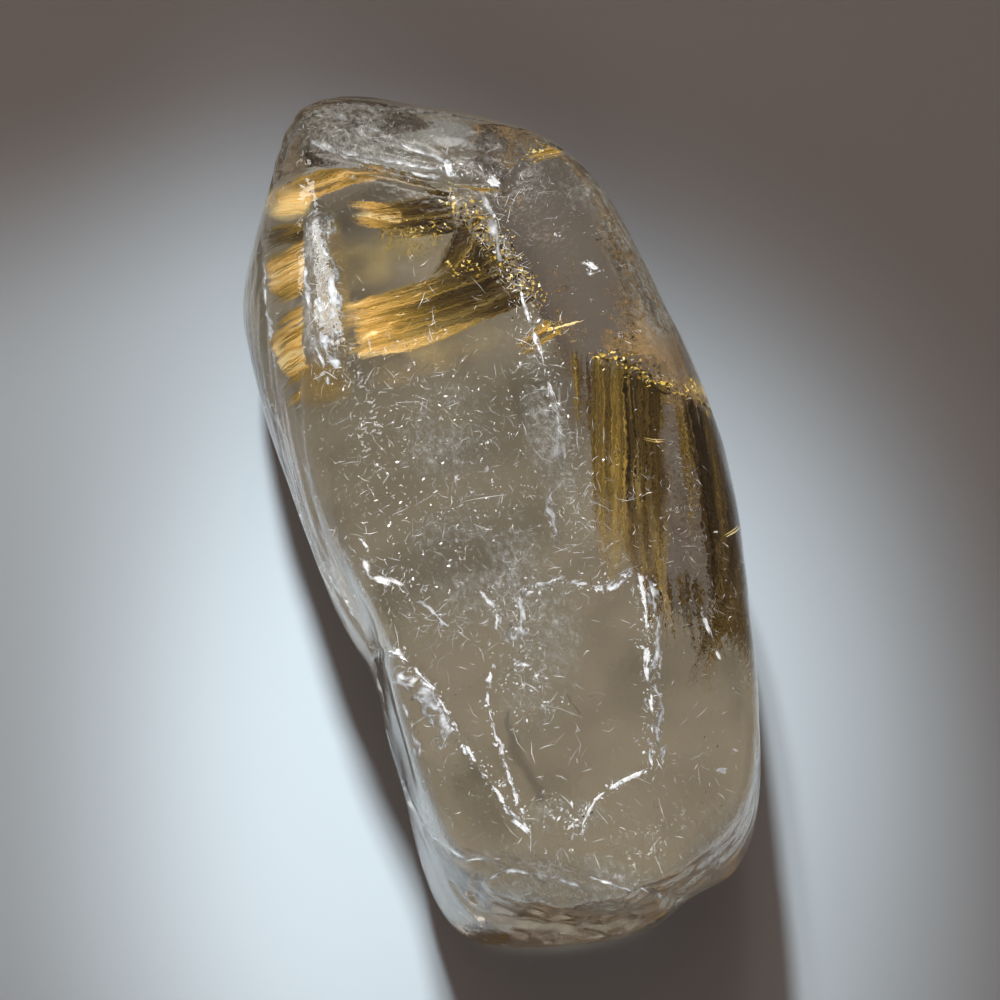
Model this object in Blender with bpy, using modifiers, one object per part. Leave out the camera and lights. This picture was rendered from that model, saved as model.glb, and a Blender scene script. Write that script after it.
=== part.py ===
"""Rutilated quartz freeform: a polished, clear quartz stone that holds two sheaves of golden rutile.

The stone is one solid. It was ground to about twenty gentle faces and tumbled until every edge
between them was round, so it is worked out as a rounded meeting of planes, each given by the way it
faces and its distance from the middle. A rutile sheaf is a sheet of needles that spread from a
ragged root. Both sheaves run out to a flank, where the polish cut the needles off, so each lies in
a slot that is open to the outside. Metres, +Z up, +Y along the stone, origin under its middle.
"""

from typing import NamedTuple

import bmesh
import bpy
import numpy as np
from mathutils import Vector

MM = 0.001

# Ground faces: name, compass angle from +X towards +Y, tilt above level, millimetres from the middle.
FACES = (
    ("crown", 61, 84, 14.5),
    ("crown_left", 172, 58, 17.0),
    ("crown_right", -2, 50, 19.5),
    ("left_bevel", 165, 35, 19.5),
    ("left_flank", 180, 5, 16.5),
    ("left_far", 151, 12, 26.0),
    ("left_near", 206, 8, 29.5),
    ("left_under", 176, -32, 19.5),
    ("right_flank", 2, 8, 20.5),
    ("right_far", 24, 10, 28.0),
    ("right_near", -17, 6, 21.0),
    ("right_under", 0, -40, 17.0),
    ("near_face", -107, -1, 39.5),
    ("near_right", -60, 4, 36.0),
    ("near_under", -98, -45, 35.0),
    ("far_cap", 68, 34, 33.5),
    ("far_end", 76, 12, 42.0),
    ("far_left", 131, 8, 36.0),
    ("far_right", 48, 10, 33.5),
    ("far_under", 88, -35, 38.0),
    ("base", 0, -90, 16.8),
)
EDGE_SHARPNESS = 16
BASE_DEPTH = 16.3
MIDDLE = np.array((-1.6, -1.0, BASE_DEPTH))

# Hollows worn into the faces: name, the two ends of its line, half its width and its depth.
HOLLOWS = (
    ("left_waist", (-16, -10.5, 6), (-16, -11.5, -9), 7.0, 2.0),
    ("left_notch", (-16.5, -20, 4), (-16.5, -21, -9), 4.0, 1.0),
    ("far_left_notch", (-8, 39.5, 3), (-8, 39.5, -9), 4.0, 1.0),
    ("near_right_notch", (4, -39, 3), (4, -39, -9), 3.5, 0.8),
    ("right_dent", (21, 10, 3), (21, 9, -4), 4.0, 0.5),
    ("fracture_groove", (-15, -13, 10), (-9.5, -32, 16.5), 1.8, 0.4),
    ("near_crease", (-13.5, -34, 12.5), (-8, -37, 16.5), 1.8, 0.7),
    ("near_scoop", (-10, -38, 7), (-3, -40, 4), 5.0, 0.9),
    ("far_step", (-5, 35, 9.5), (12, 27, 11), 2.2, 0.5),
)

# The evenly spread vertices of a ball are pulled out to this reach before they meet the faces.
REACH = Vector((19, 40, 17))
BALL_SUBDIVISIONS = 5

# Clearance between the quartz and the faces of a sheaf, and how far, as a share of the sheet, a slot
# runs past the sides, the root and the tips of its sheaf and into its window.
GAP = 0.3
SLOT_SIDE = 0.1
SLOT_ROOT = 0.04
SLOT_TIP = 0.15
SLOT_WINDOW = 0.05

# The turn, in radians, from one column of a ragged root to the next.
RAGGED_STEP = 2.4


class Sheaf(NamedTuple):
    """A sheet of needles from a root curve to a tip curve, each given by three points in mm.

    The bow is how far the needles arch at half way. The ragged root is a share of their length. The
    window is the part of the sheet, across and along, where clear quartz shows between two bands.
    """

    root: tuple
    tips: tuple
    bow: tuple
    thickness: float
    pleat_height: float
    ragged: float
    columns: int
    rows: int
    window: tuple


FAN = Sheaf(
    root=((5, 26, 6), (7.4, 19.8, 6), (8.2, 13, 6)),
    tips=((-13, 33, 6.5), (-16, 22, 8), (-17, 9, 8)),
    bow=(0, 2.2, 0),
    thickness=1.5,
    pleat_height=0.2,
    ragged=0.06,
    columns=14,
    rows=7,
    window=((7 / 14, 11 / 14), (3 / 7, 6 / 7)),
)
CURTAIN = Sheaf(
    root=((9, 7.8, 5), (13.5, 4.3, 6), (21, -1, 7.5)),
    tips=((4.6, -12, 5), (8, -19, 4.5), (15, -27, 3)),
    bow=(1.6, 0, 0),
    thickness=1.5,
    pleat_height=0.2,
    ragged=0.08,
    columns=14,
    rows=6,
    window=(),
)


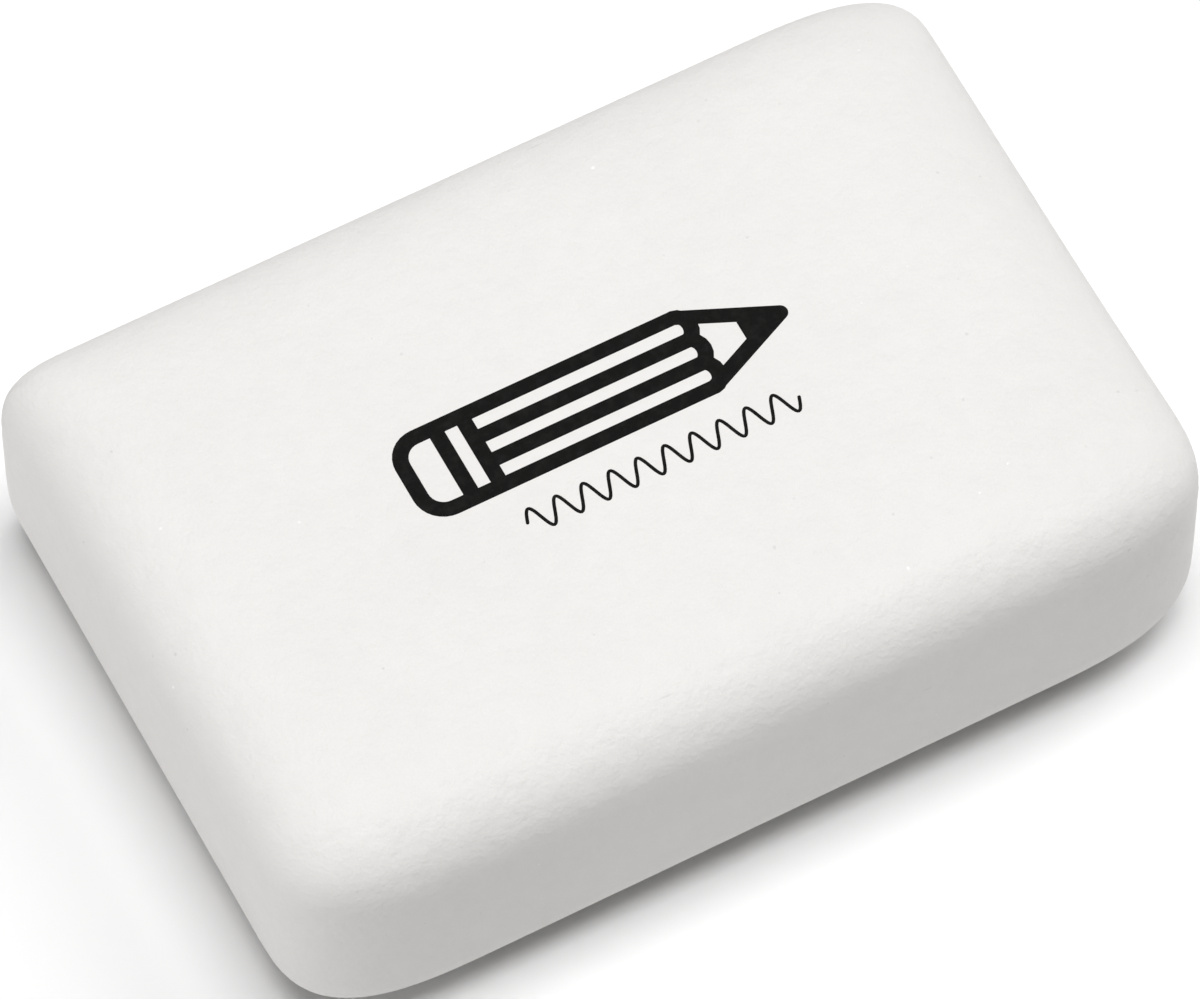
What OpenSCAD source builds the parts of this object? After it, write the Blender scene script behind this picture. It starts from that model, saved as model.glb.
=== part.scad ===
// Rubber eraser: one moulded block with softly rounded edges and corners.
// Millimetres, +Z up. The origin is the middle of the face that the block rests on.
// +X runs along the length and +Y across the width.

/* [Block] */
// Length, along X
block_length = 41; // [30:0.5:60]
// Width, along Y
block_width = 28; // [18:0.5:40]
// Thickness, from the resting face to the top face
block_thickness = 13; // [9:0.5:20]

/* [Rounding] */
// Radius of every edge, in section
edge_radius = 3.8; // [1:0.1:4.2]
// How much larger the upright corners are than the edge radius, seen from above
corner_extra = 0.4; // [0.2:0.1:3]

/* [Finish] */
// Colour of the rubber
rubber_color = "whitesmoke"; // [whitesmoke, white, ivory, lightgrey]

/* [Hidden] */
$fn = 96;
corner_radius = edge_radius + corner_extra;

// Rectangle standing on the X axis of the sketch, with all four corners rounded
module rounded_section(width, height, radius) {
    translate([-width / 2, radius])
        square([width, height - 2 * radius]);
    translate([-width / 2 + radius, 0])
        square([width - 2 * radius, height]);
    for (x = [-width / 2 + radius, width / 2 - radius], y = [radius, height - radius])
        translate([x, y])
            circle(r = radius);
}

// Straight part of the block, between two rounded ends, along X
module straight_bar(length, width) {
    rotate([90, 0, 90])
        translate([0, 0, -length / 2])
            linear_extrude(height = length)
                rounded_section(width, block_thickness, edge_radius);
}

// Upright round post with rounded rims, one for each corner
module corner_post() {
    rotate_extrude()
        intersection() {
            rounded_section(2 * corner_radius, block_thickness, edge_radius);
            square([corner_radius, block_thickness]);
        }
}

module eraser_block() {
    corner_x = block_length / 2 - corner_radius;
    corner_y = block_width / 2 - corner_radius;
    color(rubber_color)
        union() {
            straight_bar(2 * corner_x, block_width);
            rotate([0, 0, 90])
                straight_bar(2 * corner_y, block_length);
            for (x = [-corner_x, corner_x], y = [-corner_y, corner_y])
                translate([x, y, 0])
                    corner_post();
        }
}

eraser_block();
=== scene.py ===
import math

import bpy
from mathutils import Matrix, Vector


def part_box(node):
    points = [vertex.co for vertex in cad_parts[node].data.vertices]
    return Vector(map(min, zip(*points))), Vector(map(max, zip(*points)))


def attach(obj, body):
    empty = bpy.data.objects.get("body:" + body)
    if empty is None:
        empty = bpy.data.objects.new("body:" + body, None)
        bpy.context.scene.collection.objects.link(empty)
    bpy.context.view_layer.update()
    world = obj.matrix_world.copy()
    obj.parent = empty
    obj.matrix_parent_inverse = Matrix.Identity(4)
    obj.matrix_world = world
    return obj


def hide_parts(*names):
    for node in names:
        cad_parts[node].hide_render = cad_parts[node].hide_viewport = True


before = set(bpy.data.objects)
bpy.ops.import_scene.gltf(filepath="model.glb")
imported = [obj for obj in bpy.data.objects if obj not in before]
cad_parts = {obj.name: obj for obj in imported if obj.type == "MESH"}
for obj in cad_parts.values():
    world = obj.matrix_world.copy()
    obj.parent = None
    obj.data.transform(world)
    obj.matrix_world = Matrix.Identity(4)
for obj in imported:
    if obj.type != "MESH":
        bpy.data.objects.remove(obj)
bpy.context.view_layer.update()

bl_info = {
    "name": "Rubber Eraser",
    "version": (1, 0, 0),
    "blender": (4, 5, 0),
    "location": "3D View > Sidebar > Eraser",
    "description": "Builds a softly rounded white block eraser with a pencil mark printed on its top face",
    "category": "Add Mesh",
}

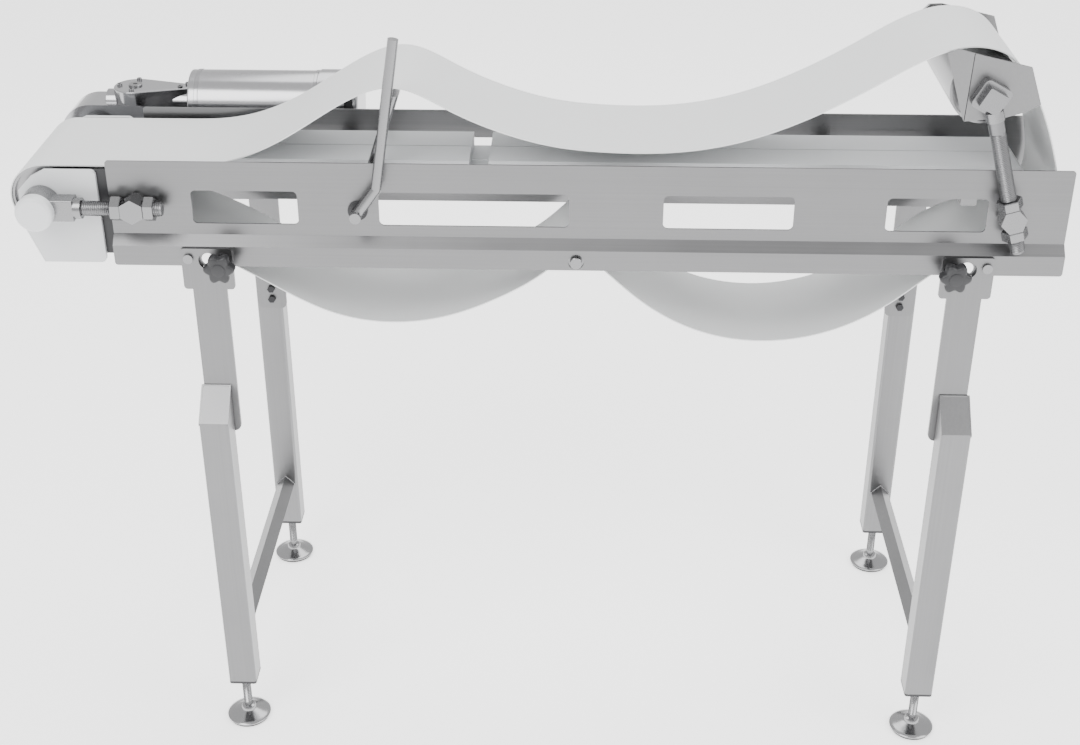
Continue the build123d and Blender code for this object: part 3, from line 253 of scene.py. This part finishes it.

◆ ◆ ◆ ◆ ◆ ◆ ◆

GOAL: In this exercise, copy only the lines from the opening line of the material through the line where "of golden rutile." appears.

SOLUTION FOR THIS TASK:
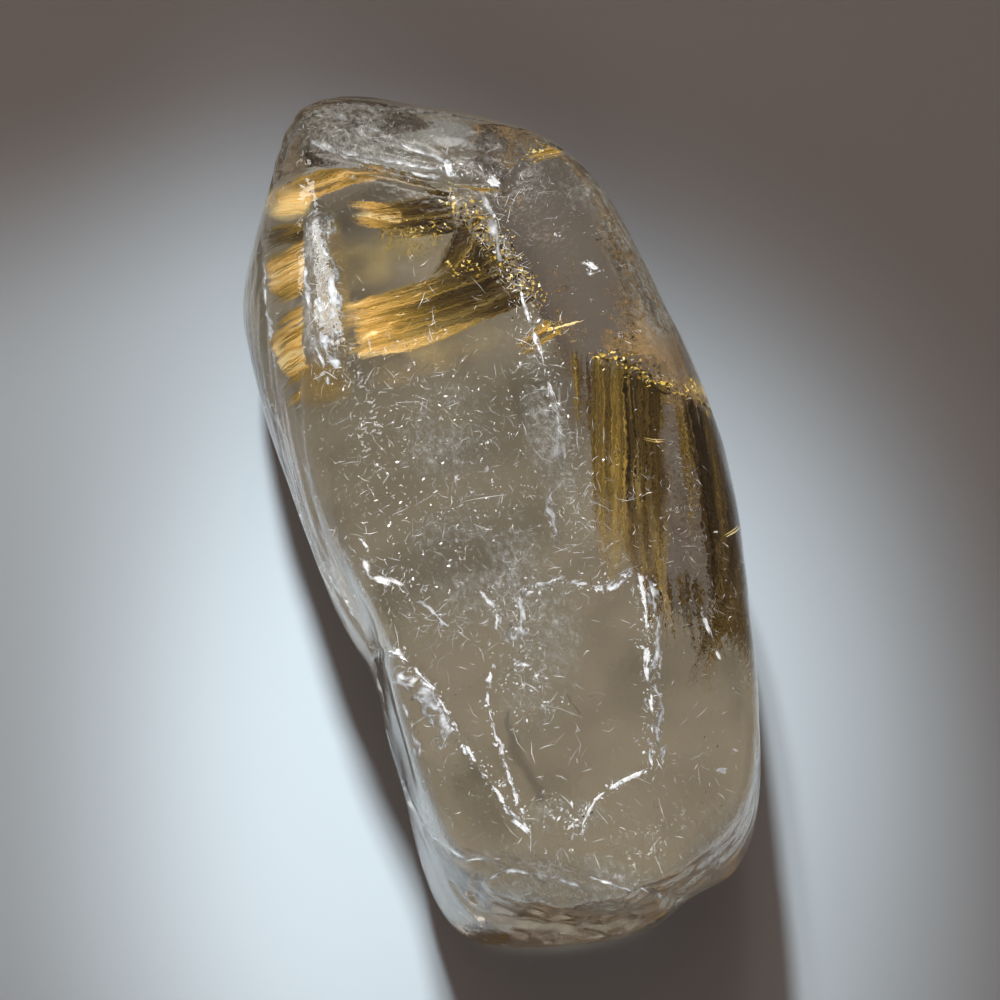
Model this object in Blender with bpy, using modifiers, one object per part. Leave out the camera and lights. This picture was rendered from that model, saved as model.glb, and a Blender scene script. Write that script after it.
=== part.py ===
"""Rutilated quartz freeform: a polished, clear quartz stone that holds two sheaves of golden rutile.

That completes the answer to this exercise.